That's one small step for a fish, one giant problem for Australia.
Australia has its fair share of imposing animals, but researchers say that a non-native fish that walks on land could pose a real threat to some of the continent's wildlife. The invader is called the climbing perch.
An expert on the species, Nathan Waltham of James Cook University in Queensland, Australia, told Public Radio International that a set of spiny protrusions on the 10-inch fish's gill plates help it "walk" across the ground. The fish spreads out the gill plates and uses the spines to pull itself along in search of water.
In action, the move looks more like a controlled flop. It's not the most elegant way of getting from one water hole to the next, but it's effective. And that's not the only feature in the creature's favor.
The fish has lungs in addition to gills, Waltham told the Guardian, so it can breathe in air as well as water and live on land for several days. It's also capable of surviving in either fresh or salt water.

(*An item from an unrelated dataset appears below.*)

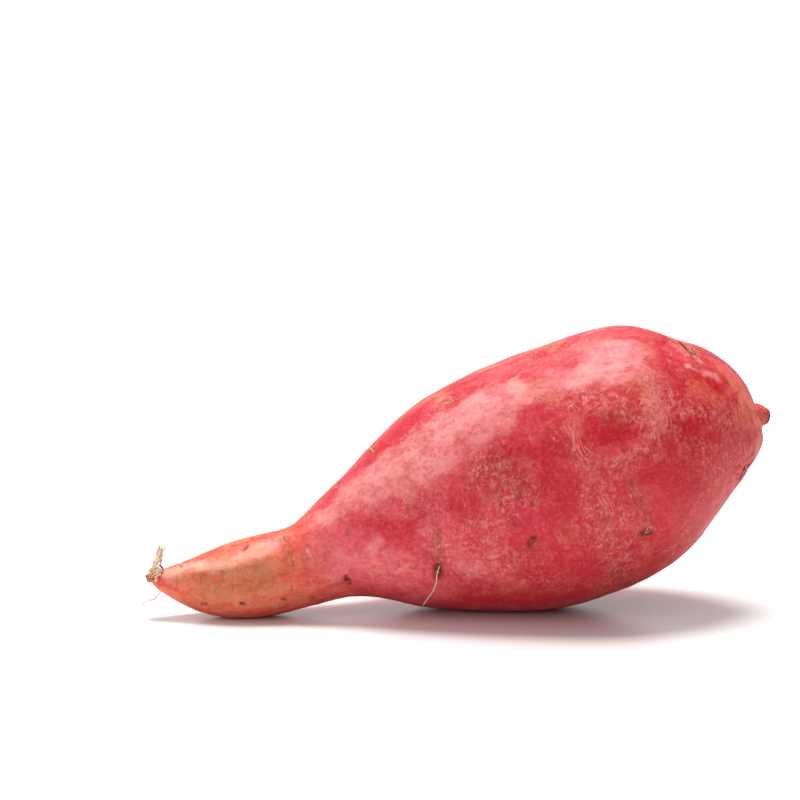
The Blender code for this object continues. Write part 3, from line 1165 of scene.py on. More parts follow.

All these adaptations give the climbing perch a competitive edge in wetland environments that could be bad news for native species. “When they populate an area they’re not commonly found in, they can disrupt the balance of that habitat,” Waltham told the Guardian.
The olive-green fish is native to southeast Asia and has propagated across Indonesia and Papua New Guinea over the last 40 years, according to the Guardian. Now, Waltham said, it's been found on the Torres Strait islands of Boigu and Saibai, the northernmost inhabited islands in Australia.
Waltham warned that the climbing perch would pose a "major disaster" for native species of Australian birds and fish, should it hit the mainland. The very same spines that help the perch negotiate dry land can prove lethal to predators.
"If a larger fish or a bird or some other animal tries to eat the climbing perch, it's natural defense is to flex and lock in place those gills," he told PRI. "And in doing that the climbing perch can get caught in the throat and unfortunately in doing that, the animal that's trying to eat the climbing perch is not going to survive."
Australia has a history of problems with invasive species, and we're not referring to Johnny Depp's dogs.
For instance, cane toads, which were introduced to Australia in 1935 in an effort to control beetles that ate sugar cane, quickly spread because of a lack of natural predators. To make matters worse, the toxins in the toads' skin poisoned native animals that tried to eat them.
Other animals, such as rabbits, were introduced to Australia by early settlers but soon became pests -- again, because they lacked natural predators.